Exercise details: Write out exactly the lines that run from the line containing "for build in" through the line containing "obj.parent = empty"; both end lines belong to the answer.

Given information:
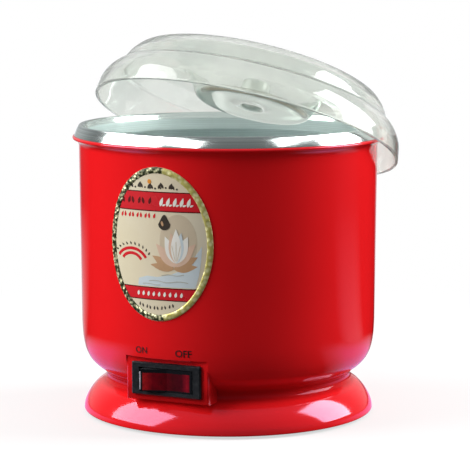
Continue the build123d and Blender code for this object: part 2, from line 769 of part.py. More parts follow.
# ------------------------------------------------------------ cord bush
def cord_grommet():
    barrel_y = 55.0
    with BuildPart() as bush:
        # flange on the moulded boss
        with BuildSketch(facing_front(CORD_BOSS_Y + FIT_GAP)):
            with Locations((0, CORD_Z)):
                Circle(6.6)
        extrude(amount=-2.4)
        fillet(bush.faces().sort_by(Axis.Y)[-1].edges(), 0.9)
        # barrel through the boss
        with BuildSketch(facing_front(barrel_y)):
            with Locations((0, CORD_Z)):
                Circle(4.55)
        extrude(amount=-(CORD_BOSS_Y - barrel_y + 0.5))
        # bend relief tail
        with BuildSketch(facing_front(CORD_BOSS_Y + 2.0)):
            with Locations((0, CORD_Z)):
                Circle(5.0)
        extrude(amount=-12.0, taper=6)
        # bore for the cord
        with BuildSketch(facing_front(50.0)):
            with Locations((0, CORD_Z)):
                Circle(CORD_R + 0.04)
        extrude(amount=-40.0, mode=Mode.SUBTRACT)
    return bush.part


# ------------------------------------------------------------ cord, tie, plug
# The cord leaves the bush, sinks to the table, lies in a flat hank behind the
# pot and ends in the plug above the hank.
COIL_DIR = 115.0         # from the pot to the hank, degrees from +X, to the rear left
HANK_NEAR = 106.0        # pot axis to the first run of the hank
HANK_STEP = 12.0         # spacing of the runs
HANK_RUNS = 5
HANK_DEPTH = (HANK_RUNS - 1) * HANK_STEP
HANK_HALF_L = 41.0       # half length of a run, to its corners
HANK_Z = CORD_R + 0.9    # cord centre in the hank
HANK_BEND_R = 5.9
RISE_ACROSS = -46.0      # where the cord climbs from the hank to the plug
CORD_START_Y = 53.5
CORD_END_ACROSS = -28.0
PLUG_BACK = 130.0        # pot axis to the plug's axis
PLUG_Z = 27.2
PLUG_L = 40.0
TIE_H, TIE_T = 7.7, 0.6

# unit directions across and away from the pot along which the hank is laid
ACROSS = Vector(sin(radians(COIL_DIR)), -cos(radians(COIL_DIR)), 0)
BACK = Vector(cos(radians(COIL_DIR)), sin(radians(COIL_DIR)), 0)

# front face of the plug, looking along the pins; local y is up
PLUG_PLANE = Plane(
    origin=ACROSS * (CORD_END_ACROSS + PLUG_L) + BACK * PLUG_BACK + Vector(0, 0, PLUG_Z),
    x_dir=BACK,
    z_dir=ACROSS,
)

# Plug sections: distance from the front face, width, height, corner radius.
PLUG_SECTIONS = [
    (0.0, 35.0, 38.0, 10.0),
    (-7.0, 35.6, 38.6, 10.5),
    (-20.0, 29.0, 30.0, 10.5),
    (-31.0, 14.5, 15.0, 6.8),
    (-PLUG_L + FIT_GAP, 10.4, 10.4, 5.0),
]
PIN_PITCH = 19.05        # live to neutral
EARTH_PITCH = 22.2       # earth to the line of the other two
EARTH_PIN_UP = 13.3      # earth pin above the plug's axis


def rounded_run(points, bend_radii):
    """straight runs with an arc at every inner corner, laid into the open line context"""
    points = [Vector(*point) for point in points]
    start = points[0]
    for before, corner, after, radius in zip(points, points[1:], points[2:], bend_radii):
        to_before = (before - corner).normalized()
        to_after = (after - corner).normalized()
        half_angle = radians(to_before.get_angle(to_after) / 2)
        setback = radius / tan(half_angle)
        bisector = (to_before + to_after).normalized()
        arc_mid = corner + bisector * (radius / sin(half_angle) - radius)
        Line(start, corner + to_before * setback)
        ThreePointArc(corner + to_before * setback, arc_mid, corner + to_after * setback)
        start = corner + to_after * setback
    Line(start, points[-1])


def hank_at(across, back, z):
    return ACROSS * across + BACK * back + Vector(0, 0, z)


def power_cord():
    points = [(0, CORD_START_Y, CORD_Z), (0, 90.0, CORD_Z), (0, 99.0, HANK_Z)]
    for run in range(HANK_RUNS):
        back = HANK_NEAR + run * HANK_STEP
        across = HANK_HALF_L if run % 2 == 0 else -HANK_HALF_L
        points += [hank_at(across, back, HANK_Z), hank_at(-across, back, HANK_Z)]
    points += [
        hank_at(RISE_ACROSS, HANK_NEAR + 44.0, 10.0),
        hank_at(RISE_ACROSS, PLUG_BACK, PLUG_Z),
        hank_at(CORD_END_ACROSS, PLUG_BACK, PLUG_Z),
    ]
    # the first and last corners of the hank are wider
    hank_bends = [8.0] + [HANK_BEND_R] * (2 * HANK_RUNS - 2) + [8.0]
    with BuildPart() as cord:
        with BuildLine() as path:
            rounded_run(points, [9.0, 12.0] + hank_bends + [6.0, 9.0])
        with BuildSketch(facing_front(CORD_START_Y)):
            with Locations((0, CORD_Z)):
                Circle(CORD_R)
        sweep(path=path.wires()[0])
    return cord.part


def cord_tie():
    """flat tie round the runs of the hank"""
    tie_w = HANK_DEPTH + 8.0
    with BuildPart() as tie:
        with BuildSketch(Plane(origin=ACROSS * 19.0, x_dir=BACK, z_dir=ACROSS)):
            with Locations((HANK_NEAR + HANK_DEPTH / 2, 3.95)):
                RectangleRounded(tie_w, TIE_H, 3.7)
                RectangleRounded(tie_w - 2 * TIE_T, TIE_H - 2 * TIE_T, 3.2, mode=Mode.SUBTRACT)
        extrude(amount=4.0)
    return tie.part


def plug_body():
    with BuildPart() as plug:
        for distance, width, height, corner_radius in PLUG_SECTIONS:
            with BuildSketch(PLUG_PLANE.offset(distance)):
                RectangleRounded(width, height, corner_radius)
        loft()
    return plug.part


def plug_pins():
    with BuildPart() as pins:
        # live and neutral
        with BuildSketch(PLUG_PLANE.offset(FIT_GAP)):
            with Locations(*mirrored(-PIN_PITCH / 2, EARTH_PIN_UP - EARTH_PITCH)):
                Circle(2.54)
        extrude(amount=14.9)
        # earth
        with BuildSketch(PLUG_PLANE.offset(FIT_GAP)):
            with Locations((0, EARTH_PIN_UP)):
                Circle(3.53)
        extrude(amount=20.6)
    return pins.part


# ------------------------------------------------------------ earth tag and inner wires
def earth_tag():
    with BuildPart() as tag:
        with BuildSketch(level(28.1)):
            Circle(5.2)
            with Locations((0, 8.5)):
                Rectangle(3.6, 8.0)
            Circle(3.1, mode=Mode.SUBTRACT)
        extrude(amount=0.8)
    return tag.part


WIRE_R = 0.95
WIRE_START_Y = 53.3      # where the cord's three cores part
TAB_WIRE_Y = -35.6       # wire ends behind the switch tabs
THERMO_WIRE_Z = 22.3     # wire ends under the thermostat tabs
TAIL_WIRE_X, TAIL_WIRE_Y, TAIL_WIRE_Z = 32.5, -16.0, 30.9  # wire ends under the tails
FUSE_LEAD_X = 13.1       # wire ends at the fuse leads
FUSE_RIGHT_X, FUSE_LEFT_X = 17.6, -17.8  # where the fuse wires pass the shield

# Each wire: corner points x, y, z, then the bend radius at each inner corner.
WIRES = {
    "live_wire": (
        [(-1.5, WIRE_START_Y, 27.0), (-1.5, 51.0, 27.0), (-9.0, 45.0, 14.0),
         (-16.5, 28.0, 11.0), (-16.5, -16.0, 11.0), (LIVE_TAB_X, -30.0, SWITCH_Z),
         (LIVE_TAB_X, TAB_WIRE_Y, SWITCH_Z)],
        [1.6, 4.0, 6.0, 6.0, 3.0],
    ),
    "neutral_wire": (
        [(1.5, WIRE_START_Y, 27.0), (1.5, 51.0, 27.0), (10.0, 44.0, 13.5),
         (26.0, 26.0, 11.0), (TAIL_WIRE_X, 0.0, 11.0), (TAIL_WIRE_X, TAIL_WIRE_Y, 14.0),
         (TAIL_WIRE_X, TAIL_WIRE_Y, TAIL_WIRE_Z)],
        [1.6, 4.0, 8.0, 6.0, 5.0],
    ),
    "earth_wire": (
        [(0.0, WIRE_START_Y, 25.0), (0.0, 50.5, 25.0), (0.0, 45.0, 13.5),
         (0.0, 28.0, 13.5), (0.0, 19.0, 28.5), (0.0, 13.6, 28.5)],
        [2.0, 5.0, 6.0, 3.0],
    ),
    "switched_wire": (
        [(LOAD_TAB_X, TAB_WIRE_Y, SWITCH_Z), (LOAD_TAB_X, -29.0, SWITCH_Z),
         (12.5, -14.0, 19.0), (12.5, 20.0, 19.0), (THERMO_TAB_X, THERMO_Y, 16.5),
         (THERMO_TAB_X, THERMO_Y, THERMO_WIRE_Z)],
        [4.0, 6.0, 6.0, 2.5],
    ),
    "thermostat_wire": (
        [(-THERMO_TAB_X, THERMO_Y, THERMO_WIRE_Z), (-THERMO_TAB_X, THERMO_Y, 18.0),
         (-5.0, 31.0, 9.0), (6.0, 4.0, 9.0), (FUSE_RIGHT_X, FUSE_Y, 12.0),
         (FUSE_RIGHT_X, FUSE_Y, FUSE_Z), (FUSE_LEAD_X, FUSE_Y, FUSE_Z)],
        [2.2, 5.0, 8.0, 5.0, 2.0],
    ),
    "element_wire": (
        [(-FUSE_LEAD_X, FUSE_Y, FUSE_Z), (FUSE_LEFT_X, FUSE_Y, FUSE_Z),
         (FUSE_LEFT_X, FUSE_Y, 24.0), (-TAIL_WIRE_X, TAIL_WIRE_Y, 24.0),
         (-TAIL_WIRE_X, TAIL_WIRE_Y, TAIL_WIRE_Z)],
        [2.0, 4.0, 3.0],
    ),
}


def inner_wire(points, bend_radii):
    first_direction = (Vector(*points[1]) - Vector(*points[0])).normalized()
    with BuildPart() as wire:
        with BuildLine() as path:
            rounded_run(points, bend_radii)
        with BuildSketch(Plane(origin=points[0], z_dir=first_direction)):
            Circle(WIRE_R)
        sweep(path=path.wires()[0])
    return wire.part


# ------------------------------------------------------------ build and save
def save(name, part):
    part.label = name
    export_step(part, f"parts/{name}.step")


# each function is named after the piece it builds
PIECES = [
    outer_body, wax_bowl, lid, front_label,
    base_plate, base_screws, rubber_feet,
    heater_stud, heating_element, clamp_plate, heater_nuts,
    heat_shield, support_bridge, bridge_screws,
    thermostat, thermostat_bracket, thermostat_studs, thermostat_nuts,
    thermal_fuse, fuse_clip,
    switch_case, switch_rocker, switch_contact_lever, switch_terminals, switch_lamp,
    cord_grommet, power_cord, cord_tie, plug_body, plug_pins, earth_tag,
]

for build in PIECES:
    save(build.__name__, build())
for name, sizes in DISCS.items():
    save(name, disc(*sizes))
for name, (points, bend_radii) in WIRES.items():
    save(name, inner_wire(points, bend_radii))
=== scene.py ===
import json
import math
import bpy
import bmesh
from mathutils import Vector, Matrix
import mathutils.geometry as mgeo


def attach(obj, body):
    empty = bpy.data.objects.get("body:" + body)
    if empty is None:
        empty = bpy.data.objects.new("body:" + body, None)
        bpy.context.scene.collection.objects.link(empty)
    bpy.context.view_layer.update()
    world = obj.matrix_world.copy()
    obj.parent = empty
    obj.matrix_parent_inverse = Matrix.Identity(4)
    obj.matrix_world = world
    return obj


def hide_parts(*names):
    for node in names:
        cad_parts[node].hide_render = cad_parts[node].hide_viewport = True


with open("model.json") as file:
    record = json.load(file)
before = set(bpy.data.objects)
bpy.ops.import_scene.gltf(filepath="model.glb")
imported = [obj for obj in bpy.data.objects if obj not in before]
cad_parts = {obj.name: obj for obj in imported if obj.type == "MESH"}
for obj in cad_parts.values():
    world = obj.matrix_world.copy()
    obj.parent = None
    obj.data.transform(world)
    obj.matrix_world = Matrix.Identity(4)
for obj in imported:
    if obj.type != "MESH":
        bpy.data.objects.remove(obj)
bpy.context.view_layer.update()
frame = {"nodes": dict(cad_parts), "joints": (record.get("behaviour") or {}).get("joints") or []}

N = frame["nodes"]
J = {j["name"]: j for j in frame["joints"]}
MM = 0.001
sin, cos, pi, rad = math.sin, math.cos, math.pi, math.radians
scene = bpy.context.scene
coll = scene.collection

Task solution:
for build in PIECES:
    save(build.__name__, build())
for name, sizes in DISCS.items():
    save(name, disc(*sizes))
for name, (points, bend_radii) in WIRES.items():
    save(name, inner_wire(points, bend_radii))
=== scene.py ===
import json
import math
import bpy
import bmesh
from mathutils import Vector, Matrix
import mathutils.geometry as mgeo


def attach(obj, body):
    empty = bpy.data.objects.get("body:" + body)
    if empty is None:
        empty = bpy.data.objects.new("body:" + body, None)
        bpy.context.scene.collection.objects.link(empty)
    bpy.context.view_layer.update()
    world = obj.matrix_world.copy()
    obj.parent = empty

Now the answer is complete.